Свое чувство поэт распространяет на весь мир: ночь нежна (tender is the night), смерть несет облегчение (easeful death), волшебные страны покинуты (faery lands forlorn). Волнуясь, поэт сливает образы, основанные на разных чувствах (синестезия). Так, место, откуда слышится голос соловья, становится мелодичным (melodious plot), мрак издает благовоние (embalmed darkness), аромат висит на ветвях (hangs upon the boughs), ветерок несет свет (light... with the breezes blown).
Сила страсти определяет интенсивность ассоциативных сближений, соединяющих волшебные страны. Пример развертывания ассоциативного ряда представляет вторая строфа, где глоток вина напоминает Флору, зеленый луг, пляски, песни, веселье. Романтическое воображение придает новый смысл традиционным классицистическим аллюзиям: Дриада 'перевоплощается в соловья, Флора имеет вкус (tasting of Flora), Иппокрена застенчиво краснеет (bashful Hippocrene).

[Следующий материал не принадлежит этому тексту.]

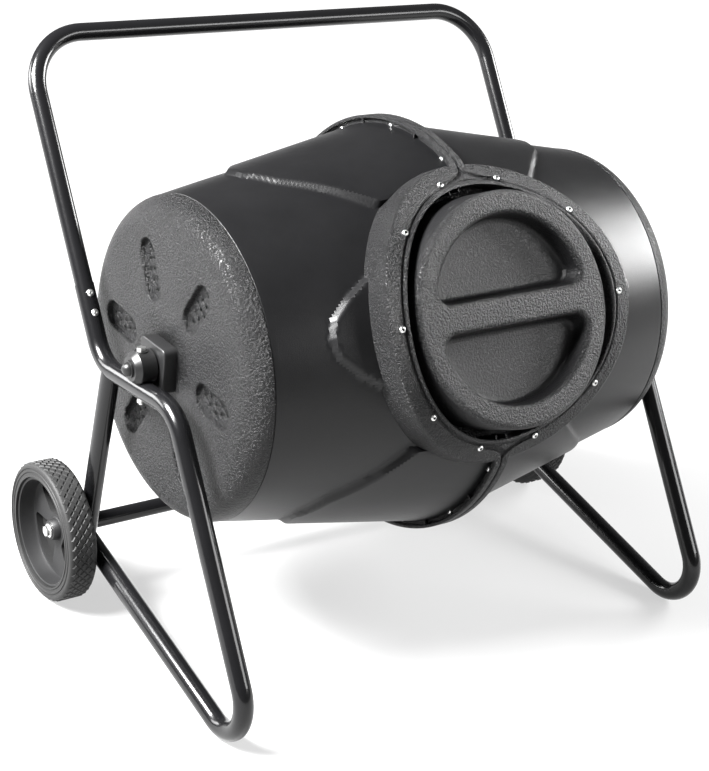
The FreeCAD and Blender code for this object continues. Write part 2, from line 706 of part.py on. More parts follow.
def lid_ring():
    body = washer_z(OPENING_R, RING_OUT_R, 200, 400).common(under_top(0))
    channel = washer_z(SLEEVE_R + SLEEVE_GAP, RING_OUT_R - RING_SKIN, 150, 400)
    channel = channel.common(under_top(RING_SKIN))
    bosses = [screw_bar(p, 200, RING_CURVE_R - 2, RING_BOSS_R).common(channel)
              for p in ring_screw_places()]
    body = body.cut(channel).fuse(bosses).cut([drum_outside(1), drum_outside(-1)])
    sleeve = washer_z(OPENING_R, SLEEVE_R, SHELF_LOW, 400).common(under_top(0))
    shelf = washer_z(SHELF_R, SLEEVE_R, SHELF_LOW, SHELF_HIGH)
    ramp_z = LUG_Z + THREAD_HEIGHT + THREAD_GAP - LEAD * RAMP_LEAD_IN / 360
    extras = [helical_bar(RAMP_IN_R, OPENING_R + 2, ramp_z, 360 / STARTS * k - RAMP_LEAD_IN, RAMP_SPAN)
              for k in range(STARTS)]
    for angle in RIB_ANGLES:
        rib = Part.makeBox(OPENING_R + 2 - RIB_IN_R, RIB_THICK, 120,
                           V(RIB_IN_R, -RIB_THICK / 2, SHELF_HIGH))
        rib.rotate(V(0, 0, 0), Z_AXIS, angle)
        extras.append(rib.common(under_top(RIB_DROP)))
    shape = body.fuse([sleeve, shelf] + extras)
    shape = shape.cut([screw_bar(p, 150, 400, RING_SCREW[0] + HOLE_GAP)
                       for p in ring_screw_places()])
    return max(shape.Solids, key=lambda solid: solid.Volume)


def ring_screws():
    return group([pan_screw(p, to_axis(p), RING_SCREW, 40) for p in ring_screw_places()])


def flange_screws():
    seat = X_AXIS * -(FLANGE_THICK - FLANGE_POCKET)
    return group([pan_screw(around(a) * FLANGE_SCREW_R + seat, X_AXIS * -1, FLANGE_SCREW,
                            2 * (FLANGE_THICK - FLANGE_POCKET) + 6) for a in flange_angles()])


def flange_nuts():
    seat = X_AXIS * (FLANGE_THICK - FLANGE_POCKET)
    return group([nut(around(a) * FLANGE_SCREW_R + seat, X_AXIS, FLANGE_SCREW, 4.0)
                  for a in flange_angles()])


def recess(inset, low, high):
    """One D-shaped finger recess, above the grip bar."""
    disc = Part.makeCylinder(RECESS_R - inset, high - low, V(0, 0, low), Z_AXIS)
    half = Part.makeBox(400, 200, high - low, V(-200, GRIP_HALF + inset, low))
    shape = disc.common(half)
    upright = [e for e in shape.Edges if abs(e.Length - (high - low)) < 0.01]
    return shape.makeFillet(max(RECESS_CORNER_R - inset, 4), upright)


def lid():
    body = Part.makeCylinder(LID_R, LID_FACE - LID_LOW, V(0, 0, LID_LOW), Z_AXIS)
    top_edge = [e for e in body.Edges if len(e.Vertexes) == 1 and e.Vertexes[0].Z > LID_FACE - 1]
    body = body.makeFillet(LID_EDGE_R, top_edge)
    hollow = Part.makeCylinder(LID_R - LID_SKIN, LID_FACE - LID_SKIN - LID_LOW + 1,
                               V(0, 0, LID_LOW - 1), Z_AXIS)
    body = body.cut(hollow.makeFillet(LID_EDGE_R - LID_SKIN, [
        e for e in hollow.Edges if len(e.Vertexes) == 1 and e.Vertexes[0].Z > LID_FACE - 8]))
    floor = LID_FACE - RECESS_DEPTH
    cup = recess(-LID_SKIN, floor - LID_SKIN, LID_FACE - LID_SKIN / 2)
    hole = recess(0, floor, LID_FACE + 2)
    for turn in (0, 180):
        for shape in (cup, hole):
            shape.rotate(V(0, 0, 0), Z_AXIS, turn)
        body = body.fuse(cup).cut(hole)
    lugs = [helical_bar(LID_R - 2, LUG_OUT_R, LUG_Z, 360 / STARTS * k, LUG_SPAN)
            for k in range(STARTS)]
    return body.fuse(lugs)


def lid_seal():
    return washer_z(SHELF_R + 2, LID_R - 1, SHELF_HIGH + SEAL_GAP, LID_LOW - SEAL_GAP)


# ======== write every piece ========
def main():
    os.makedirs("parts", exist_ok=True)
    for side, sign in SIDES.items():
        save("side_tube_" + side, side_tube(side))
        save("bottom_tube_" + side, bottom_tube(side))
        save("rear_leg_" + side, rear_leg(side))
        save("handle_" + side, handle(side))
        save("bearing_saddle_" + side, bearing_saddle(side))
        save("axle_cap_" + side, axle_cap(side))
        save("tyre_" + side, tyre(side))
        save("wheel_rim_" + side, wheel_rim(side))
        save("drum_" + side, tilted(drum_half(sign)))
        save("drum_hub_" + side, tilted(drum_hub(sign)))
        save("hub_lock_ring_" + side, tilted(hub_lock_ring(sign)))
    save("crossbar", crossbar())
    save("crossbar_inserts", crossbar_inserts())
    save("handle_bolts", handle_bolts())
    save("handle_nuts", handle_nuts())
    save("axle", axle())
    save("axle_bolts", axle_bolts())
    save("axle_nuts", axle_nuts())
    save("tube_plugs", tube_plugs())
    save("wheel_bolts", wheel_bolts())
    save("wheel_washers", ring_on_bolt(WASHER_IN, WASHER_OUT, WHEEL_WASHER_R))
    save("wheel_spacers", ring_on_bolt(SIDE_X + TUBE_R, WHEEL_INNER, SPACER_R))
    save("lid_ring", tilted(lid_ring()))
    save("ring_screws", tilted(ring_screws()))
    save("flange_screws", tilted(flange_screws()))
    save("flange_nuts", tilted(flange_nuts()))
    save("lid", tilted(lid()))
    save("lid_seal", tilted(lid_seal()))


main()
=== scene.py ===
import math

import bmesh
import bpy
from mathutils import Matrix, Vector


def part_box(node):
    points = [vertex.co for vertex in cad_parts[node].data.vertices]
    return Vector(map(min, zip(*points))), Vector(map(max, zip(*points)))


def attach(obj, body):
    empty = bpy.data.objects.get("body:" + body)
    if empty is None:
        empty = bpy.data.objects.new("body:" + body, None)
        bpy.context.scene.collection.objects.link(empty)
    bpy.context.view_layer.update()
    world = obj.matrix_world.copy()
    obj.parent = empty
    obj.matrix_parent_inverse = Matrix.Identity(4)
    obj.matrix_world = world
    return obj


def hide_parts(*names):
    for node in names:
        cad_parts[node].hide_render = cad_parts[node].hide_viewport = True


# Compost tumbler, in metres: +X along the drum's axle, -Y the lid side, +Z up. The tubes,
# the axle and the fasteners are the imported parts; the moulded pieces are made here.

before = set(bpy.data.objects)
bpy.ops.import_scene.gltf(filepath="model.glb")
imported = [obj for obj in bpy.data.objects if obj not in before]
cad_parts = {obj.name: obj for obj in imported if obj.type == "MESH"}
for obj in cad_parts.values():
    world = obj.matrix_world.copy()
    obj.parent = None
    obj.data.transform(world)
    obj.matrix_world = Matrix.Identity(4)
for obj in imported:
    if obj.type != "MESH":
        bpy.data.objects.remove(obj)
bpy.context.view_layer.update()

SIDES = {"left": -1, "right": 1}
X_AXIS = Vector((1, 0, 0))
Z_AXIS = Vector((0, 0, 1))

# ---- drum, measured along its axle (x) and out from it
DRUM_END = 0.4286
MIDDLE_R = 0.322
CROWN = (0.205, 0.294)          # a point on the crowned side
SHOULDER_R = 0.262
CORNER_R = 0.040
SHOULDER_X = DRUM_END - CORNER_R
SEAM_DEPTH = 0.0013
SKIN = 0.0035
DRUM_STEPS = 420
SIDE_STEPS = 84
LID_TILT = 64.8                 # degrees from upright to the lid's axis
PANEL_MIDDLE_R = 0.335          # the raised panels lie on a cone from here to the shoulder
PANEL_STEP = 0.0065             # width of the soft step round a panel
PANEL_FLAT_R = 0.31             # the outlines are laid flat at this radius
PANEL_FAR = (0.31, 50)          # nothing is raised further out, or further round, than this
PANELS = (      # middle (degrees from the lid), extra height, corners (x, degrees)
    (72, 0.0065, ((-0.03, 40), (0.150, 38), (0.262, 60), (0.289, 72), (0.288, 82), (0.235, 96),
                 (0.145, 111), (-0.03, 117))),
    (-72, 0.0065, ((-0.03, -40), (0.150, -38), (0.262, -60), (0.289, -72), (0.288, -82),
                  (0.235, -96), (0.145, -111), (-0.03, -117))),
    (0, 0.010, ((0.190, -20), (0.262, -11), (0.288, -6), (0.297, 0), (0.288, 6), (0.262, 11),
                (0.190, 20))),
    (180, 0.0065, ((-0.03, 142), (0.240, 168), (0.285, 180), (0.240, 192), (-0.03, 218))),
)

# ---- vents in the end walls
VENTS = 6
VENT_AT_R = 0.147
VENT_HALF = (0.050, 0.022)
VENT_DEPTH = 0.009
VENT_HOLE_R = 0.0028
VENT_PITCH = 0.017
VENT_CROWDING = 0.8             # columns of holes stand this much closer than rows
VENT_ROWS = ((-2, (0,)), (-1, (-0.5, 0.5)), (0, (-1, 0, 1)), (1, (-0.5, 0.5)), (2, (0,)))
BOSS_R = 0.030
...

Энергия воображения позволяет поэту увидеть предмет как в соотношении с возможными ассоциациями, так и с деталями и обстоятельствами, ему сопутствующими: фиалки быстро увядают и укутаны листьями (fast-fading violets cover'd up in leaves), зеленые буки отбрасывают бесчисленные тени (beechen green and shadows numberless).
Благодаря всему этому создается характерная для Китса полнота изображения. Предметы представлены в своем воздействии на несколько органов чувств: роза имеет аромат, сочность и как бы голос; слышится даже равномерное жужжание вечерних мух, пьющих росистое вино ее цветка..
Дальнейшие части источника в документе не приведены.